Unpacking and Expanding Multistakeholderism in Practice
Global Network Initiative
Session 307
Over the last decade, the use of the term “multistakeholder” has proliferated in the context of diverse projects, initiatives, and organizations focused on Internet governance and digital policy. And yet different lines of effort seem to understand and apply the concept of “multistakeholderism” differently. Recognizing this, the NETmundial+10 conference was convened in April 2024 to bring together “relevant stakeholders to deliver concrete, non-binding recommendations on how to strengthen the multistakeholder approach as the basis for consensus-building and democratic governance, including in existing multilateral and other relevant decisional fora.” The Multistakeholder Statement issued as the outcome of that event articulated the São Paulo Multistakeholder Guidelines for multistakeholder consensus-building and decision-making.
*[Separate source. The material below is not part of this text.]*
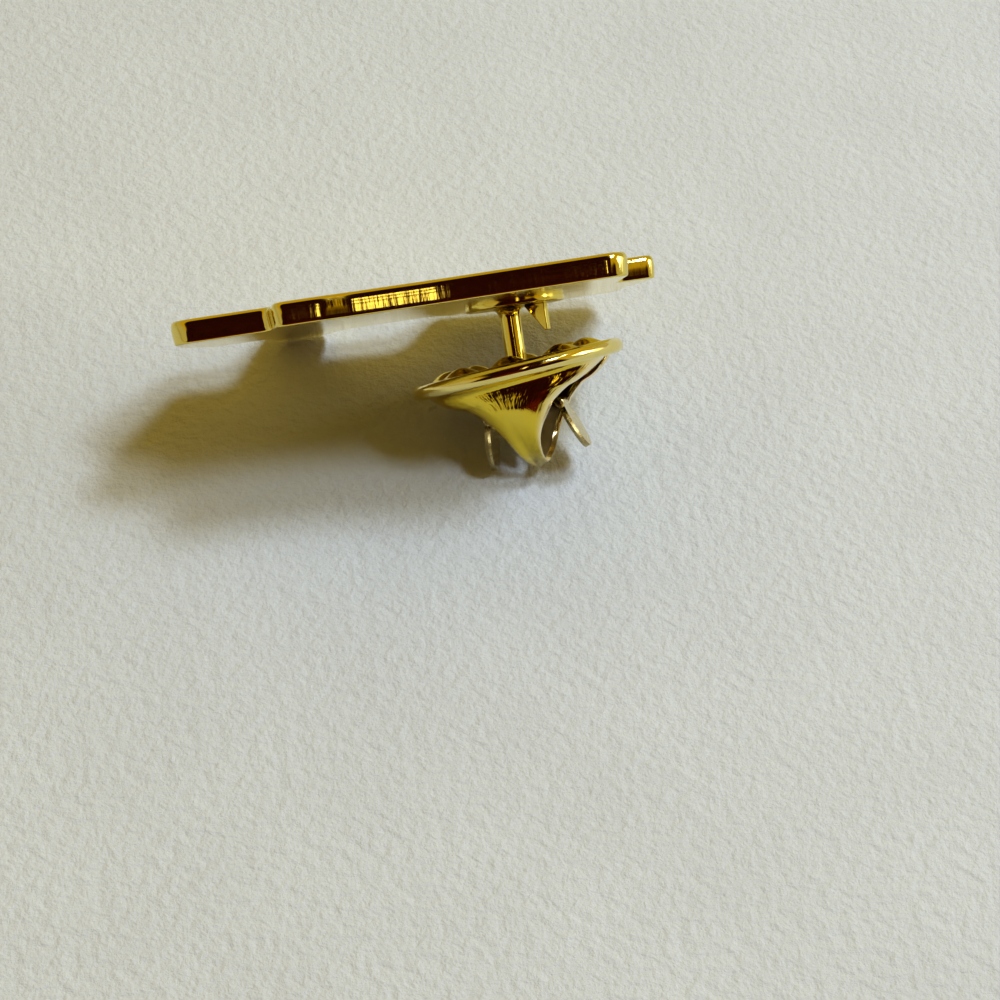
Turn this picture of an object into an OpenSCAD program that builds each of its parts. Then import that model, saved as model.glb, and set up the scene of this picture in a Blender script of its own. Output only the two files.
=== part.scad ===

This session will provide a comparative look at various Internet governance and digital policy processes and examine the ways these processes attempt to address the criteria for effective multistakeholderism as set out in the São Paulo Multistakeholder Guidelines. The session will feature speakers representing different stakeholder groups who have participated in and can speak from first hand experience about engagement in several critical initiatives, including GNI, the WSIS +20 review, the Global Digital Compact, and ICANN.
Executive Director GNI
Patrick Day is the Head of Cloudflare Impact at Cloudflare
Konstantinos Komaitis is a senior resident fellow, internet governance lead, tech and democracy initiative at the Atlantic Council
Mallory Knodel is the Chief Technology Officer at CDT
Olga Kyryliuk is the Technical Advisor for Internet Governance and Digital Rights, Greater Internet Freedom (GIF) at Internews
-
C1. The role of governments and all stakeholders in the promotion of ICTs for development
-
C3. Access to information and knowledge
-
C11. International and regional cooperation
The WSIS Action Lines underscore the importance of “multistakeholder partnership” (MSP) in the context of promoting ICT for development and the Tunis Agenda established the IGF as a forum for multistakeholder policy dialogue. The session allows diverse stakeholders to share lessons and good practices from a range of relevant initiatives, in order to help strengthen multistakeholderism in both principle and practice.
-
Goal 16: Promote just, peaceful and inclusive societies
-
Goal 17: Revitalize the global partnership for sustainable development
To align more closely with the implementation of the SDGs, it will be critical that the WSIS Forum facilitates multistakeholder engagement through its processes, structure, and outcomes. By bringing together perspectives from across stakeholder groups, jurisdictions, and sectors, this session can identify gaps, strengths, weaknesses, opportunities, and risks that exist in achieving the SDGs.